Why special assessments? Let me count the ways
I am not an owner there but this caught my eye because we own at Harborside which is having phase 1 renovations and we are not having any assessment. In my mind a properly run timeshare should have this all worked in to the replacement budget--what is the replacement budget for if you also have to pay an assessment?
As other posters have said I also thought that assessments had to be approved?
When I say the $1700 figure it seemed high to me and when I multiplied it by the number of owners per unit (52) it is even more staggering.
We have only owned since 2001 (Harborside) and our more recent Frenchman's Cove purchase so maybe others who have owned longer can give more light on assessments.
With a properly operated resort HOA there should be no Special Assessments except in extremely unlikely circumstances. But many, it may be most, resorts are operated on a relative shoestring on the "future needs" side (reserves) due to a number of factors.
- If the developer remains in charge of operations (manages) there is a very strong push to hold fees down to help sales efforts. Plus the resort may be nearly new - look great - so the obvious need for money set aside for improvements or replacements isn't there.
- Many resorts are far more lax than they should be about collections. For every week that doesn't pay the fee for those that do go up and the reserves are that much more underfunded. It is incredible but many developer based managements tend to gloss over delinquencies - again to help sales by not upsetting customers (even though those same customers may be willing to upgrade they often also end up defaulting with yet another hit to the resor bottom line)
- Even when the owners take control - with or without an independent management - the reserves are an easy place to hold low thus holding down overall fees. In times of rising costs operations may need an additional $20-$30 per week so adding $20-$30 annually or more to fully fund reserves becomes a big hurdle. Until they know what the reserve needs are (a current reserve study) and fund at or above that estimate Boards are flying blind. Not many are willing to do the sales job needed to make owners understand why in the long run that is a better way and the numbers needed are large.
- Catch up. In some cases things are so bad that the resort is actually in debt (a no-no in any condo/timeshare world). A SA may be needed in those cases to get the Association into financial compliance with the law.
- High taxes / management fees. Despite their shortcomings as management groups many developer based management companies charge unbelievably high fees often tied to the annual fee rate. They get paid more if fees go up! In some cases I've seen it can get to a staggering 20% of the total resort budget just for management. And in FL (as well as other States) taxes can be a significant portion of the annual fee bottom line. Many groups don't bother to challenge them thus leaving needlessly high income taken from owners for that portion every year.
- Too late to do it slowly. When a resort is already 10-15 years old and in desperate need of renovation there just isn't time to wait 5 years and collect slowly from the owners. Poor planning and underfunding has led to an "emergency" SA. It really isn't but they have no choice if the work is to get done.
Looks like Vistana owners may have been hit with many of the factors above.

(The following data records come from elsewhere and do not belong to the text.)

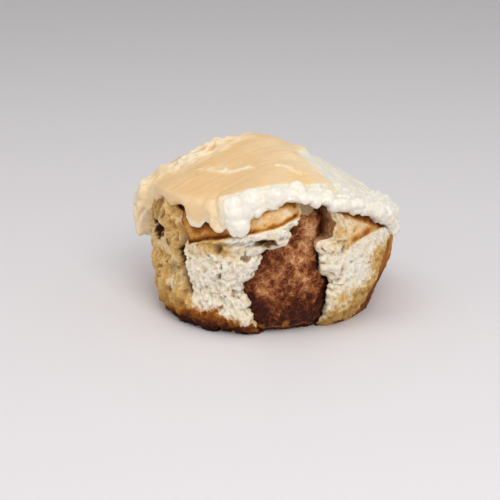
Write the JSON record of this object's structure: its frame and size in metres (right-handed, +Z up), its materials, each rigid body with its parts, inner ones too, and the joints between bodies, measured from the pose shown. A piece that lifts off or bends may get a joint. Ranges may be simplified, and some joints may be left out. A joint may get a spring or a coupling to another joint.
{
  "type": "cinnamon roll",
  "caption": "Pan-baked cinnamon roll with a torn front that bares its cinnamon-coated inner turn, and thick frosting spread over the top.",
  "frame": {"origin": "on the flat base that the roll rests on, under the middle of the roll", "axes": "+Z up out of the base through the crown; -Y towards the torn front; +X to the right of someone who faces the front"},
  "size_m": [0.1015, 0.0961, 0.0625],
  "materials": {
    "baked_dough": "matte",
    "frosting": "satin"
  },
  "bodies": {
    "root": {"bun": "baked_dough", "frosting": "frosting"}
  },
  "joints": []
}
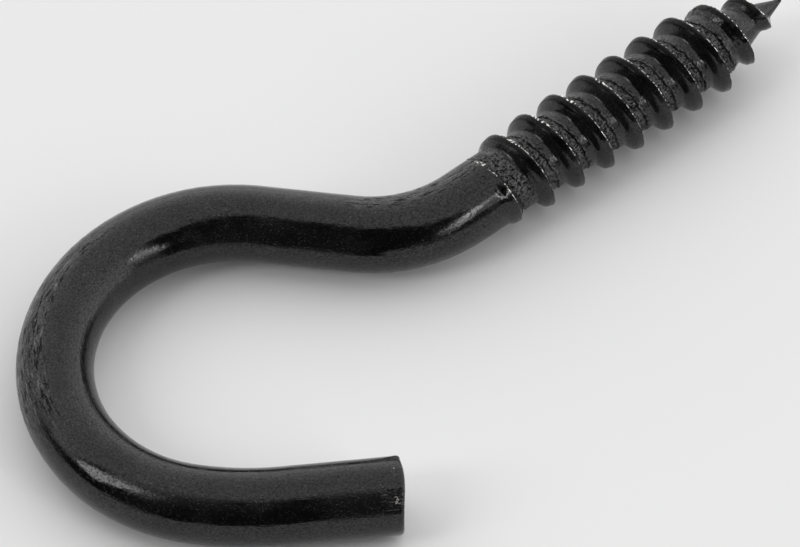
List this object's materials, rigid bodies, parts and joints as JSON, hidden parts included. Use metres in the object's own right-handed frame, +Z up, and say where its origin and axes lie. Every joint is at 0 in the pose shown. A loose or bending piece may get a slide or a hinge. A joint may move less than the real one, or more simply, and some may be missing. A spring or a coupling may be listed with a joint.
{
  "type": "screw hook",
  "caption": "Bent round-wire hook with a coarse wood thread and a sharp gimlet point, for hanging things from a wooden beam or wall.",
  "frame": {"origin": "middle of the bounding box's underside, on the surface that the hook lies on", "axes": "+X along the threaded shank from the bow to the point, +Y to the closed side of the bow, +Z up from the surface, across the flat plane of the bends"},
  "size_m": [0.06, 0.0308, 0.0063],
  "materials": {
    "black_paint": "semi-gloss black paint over steel wire"
  },
  "bodies": {
    "root": {"screw_hook": "black_paint"}
  },
  "joints": []
}
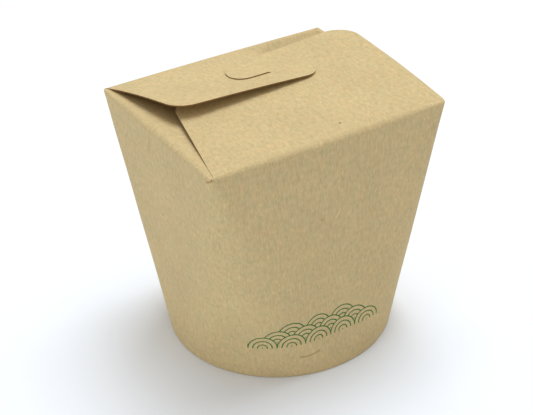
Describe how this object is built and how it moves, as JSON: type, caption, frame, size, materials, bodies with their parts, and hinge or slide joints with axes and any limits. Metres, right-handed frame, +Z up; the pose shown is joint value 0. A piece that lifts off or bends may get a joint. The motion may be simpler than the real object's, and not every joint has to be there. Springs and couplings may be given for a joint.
{
  "type": "noodle takeaway box",
  "caption": "Shut kraft card noodle takeaway box: round foot, walls flaring to a rectangular top, long flaps hooked together over two side flaps.",
  "frame": {"origin": "on the table, under the middle of the overall length and width", "axes": "+X along the front top fold, +Y from the front wall to the back wall, +Z up"},
  "size_m": [0.1036, 0.092, 0.106],
  "materials": {
    "kraft_card": "matte"
  },
  "bodies": {
    "root": {"carton": "kraft_card"}
  },
  "joints": []
}
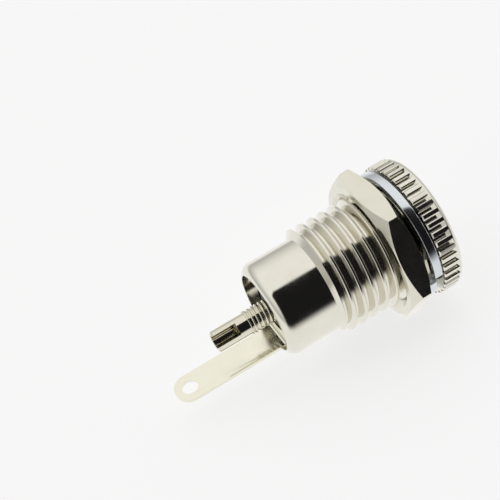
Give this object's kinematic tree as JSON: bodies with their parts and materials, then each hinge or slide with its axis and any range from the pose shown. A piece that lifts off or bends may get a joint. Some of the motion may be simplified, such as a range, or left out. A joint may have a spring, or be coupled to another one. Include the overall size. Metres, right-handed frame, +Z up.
{
  "type": "dc barrel jack",
  "caption": "Panel-mount DC power jack with a knurled head, threaded barrel, hexagon nut, split washer, slotted solder cup and bent solder lug.",
  "frame": {"origin": "on the barrel's axis, in the plane of the head's back face, which seats on the panel", "axes": "+Y along the axis from the mouth to the solder end, +Z up, away from the solder lug"},
  "size_m": [0.0174, 0.0306, 0.015],
  "materials": {
    "plated_housing": "bright nickel plate",
    "bronze_spring": "bare spring bronze",
    "black_plastic": "moulded",
    "plated_pin": "bright nickel plate",
    "plated_lug": "bright tin plate",
    "zinc_steel": "zinc plate",
    "plated_nut": "satin nickel plate"
  },
  "bodies": {
    "root": {"housing": "plated_housing", "contact_spring": "bronze_spring", "insulator": "black_plastic", "centre_pin": "plated_pin", "solder_lug": "plated_lug", "lock_washer": "zinc_steel", "hex_nut": "plated_nut"}
  },
  "joints": []
}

$1700 is one of the highest assessments I've ever heard of. Owners had better hope they are getting a top quality job including top end furnishings (far too many I've seen are middle of the road quality or less despite high costs) as well as physical improvements to the units themselves not just whats in them. Many times too much money is going to design firms, contractors, overhead to management ($$$ wasted) rather than the actual work needed. Tigh control is required and again I've seen too many developer based managements take plenty of money but do little to properly control large projects such as this will be.
And even bigger is hearing that this won't happen again. That the Board/Management has a plan in place - meaning even more increases in annual fees in all likelihood if they haven't been collecting enough all these years - so that in 5-7 years there WILL be money to properly do the next renovation without another SA. Again too many resorts act like this time the work will last forever (it didn't before and it won't now) and they don't need to look to the future needs of the resort until far down the road.
That may be the most important commitment of all for owners.